### EXERCISE AIM
Pick out every line holding the string "head" and copy it.

### INPUT MATERIAL
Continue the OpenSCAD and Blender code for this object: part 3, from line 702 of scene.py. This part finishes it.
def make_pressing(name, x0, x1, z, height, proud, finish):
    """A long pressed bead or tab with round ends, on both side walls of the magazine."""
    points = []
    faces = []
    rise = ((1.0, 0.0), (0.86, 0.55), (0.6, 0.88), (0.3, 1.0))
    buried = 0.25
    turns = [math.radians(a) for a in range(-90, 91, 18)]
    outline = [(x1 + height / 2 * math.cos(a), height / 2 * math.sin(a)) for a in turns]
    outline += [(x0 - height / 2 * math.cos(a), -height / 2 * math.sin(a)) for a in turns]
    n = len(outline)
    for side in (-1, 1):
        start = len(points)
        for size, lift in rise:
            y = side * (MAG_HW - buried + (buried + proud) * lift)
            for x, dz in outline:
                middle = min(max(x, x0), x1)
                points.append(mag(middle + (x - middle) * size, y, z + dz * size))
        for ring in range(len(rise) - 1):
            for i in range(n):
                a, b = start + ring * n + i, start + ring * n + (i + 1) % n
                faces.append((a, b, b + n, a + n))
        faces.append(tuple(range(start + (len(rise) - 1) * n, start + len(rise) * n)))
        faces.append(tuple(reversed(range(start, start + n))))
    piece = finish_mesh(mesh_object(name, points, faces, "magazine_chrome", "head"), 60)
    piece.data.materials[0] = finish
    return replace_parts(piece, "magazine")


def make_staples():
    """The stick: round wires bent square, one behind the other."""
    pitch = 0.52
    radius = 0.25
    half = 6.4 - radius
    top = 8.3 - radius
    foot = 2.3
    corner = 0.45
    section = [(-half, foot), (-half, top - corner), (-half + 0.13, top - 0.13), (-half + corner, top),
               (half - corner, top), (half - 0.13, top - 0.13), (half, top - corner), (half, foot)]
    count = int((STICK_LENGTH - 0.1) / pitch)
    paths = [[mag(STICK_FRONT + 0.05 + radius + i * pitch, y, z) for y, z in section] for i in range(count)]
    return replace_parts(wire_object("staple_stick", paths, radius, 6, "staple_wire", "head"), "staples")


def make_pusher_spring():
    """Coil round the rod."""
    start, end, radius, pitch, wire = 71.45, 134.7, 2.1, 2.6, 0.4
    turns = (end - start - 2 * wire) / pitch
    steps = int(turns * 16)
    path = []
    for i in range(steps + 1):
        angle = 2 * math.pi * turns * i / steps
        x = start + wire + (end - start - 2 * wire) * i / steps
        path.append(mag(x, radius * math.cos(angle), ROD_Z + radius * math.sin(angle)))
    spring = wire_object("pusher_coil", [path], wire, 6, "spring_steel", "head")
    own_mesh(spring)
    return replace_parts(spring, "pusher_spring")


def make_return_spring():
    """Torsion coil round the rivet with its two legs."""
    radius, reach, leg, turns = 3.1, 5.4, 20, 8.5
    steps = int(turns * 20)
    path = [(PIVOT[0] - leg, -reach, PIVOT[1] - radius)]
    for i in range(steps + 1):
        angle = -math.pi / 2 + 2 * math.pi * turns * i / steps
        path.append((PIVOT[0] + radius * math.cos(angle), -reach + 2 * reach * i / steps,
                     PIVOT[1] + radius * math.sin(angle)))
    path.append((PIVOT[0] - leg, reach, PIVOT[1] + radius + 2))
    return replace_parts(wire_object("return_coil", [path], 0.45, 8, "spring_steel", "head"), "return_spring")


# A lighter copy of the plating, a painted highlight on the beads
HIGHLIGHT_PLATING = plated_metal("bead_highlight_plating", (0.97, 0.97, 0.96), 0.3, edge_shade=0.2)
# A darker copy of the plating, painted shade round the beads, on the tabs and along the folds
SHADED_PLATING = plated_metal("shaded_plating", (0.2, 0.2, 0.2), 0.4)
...
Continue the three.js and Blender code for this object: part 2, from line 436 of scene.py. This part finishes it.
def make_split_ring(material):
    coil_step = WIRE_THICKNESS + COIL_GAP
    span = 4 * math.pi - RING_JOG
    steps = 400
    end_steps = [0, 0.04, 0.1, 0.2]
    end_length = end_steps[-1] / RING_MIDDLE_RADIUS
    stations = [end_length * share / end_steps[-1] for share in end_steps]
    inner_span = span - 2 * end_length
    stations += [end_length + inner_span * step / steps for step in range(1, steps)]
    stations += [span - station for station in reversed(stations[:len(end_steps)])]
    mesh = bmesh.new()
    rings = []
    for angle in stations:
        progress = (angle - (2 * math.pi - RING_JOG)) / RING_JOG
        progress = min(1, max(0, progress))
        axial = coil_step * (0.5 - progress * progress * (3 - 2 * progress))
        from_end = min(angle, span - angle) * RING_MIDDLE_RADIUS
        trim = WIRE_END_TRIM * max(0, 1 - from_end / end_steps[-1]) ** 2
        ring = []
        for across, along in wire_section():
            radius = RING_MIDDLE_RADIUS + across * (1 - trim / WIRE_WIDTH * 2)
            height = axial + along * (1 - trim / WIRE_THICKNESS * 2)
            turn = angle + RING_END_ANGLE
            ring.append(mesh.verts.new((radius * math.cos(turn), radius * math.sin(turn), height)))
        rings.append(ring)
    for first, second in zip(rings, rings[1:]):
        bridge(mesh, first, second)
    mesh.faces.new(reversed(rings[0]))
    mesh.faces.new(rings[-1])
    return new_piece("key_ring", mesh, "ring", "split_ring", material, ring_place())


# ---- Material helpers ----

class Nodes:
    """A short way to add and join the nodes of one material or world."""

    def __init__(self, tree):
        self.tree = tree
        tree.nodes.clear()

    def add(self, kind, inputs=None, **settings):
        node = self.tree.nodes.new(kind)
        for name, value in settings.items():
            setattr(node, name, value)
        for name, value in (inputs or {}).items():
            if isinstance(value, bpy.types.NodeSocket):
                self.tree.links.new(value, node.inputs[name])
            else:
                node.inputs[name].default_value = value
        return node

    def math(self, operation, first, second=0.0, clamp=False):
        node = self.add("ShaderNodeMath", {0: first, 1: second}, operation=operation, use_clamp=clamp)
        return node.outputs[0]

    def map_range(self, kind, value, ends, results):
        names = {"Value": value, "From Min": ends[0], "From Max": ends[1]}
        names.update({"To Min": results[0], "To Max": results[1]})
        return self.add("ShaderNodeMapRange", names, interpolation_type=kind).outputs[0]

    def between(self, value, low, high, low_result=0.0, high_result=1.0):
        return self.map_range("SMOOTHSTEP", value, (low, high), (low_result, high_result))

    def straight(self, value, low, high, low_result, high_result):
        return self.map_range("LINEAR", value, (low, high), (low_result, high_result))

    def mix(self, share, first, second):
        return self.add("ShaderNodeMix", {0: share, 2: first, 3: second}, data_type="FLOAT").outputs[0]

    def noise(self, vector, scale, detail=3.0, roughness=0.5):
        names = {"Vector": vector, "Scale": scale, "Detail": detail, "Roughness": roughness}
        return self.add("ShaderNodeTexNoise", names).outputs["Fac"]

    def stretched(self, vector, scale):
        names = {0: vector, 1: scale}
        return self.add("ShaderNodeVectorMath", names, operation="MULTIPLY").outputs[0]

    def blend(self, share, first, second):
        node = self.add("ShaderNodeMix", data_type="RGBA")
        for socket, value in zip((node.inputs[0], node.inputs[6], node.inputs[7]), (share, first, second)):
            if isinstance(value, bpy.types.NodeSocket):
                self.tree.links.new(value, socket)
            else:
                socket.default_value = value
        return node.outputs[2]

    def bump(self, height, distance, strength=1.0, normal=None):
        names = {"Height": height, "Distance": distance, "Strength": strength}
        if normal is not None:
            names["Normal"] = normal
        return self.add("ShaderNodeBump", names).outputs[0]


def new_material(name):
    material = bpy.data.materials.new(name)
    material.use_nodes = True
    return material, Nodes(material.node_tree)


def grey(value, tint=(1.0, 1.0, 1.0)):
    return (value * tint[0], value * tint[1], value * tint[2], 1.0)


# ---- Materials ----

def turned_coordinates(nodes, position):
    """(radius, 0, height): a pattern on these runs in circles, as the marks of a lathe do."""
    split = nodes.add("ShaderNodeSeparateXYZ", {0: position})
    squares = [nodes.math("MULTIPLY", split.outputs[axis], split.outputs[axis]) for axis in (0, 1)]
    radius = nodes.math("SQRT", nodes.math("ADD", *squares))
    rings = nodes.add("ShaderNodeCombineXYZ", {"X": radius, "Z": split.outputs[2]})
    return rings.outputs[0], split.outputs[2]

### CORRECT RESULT
    piece = finish_mesh(mesh_object(name, points, faces, "magazine_chrome", "head"), 60)
    return replace_parts(wire_object("staple_stick", paths, radius, 6, "staple_wire", "head"), "staples")
    spring = wire_object("pusher_coil", [path], wire, 6, "spring_steel", "head")
    return replace_parts(wire_object("return_coil", [path], 0.45, 8, "spring_steel", "head"), "return_spring")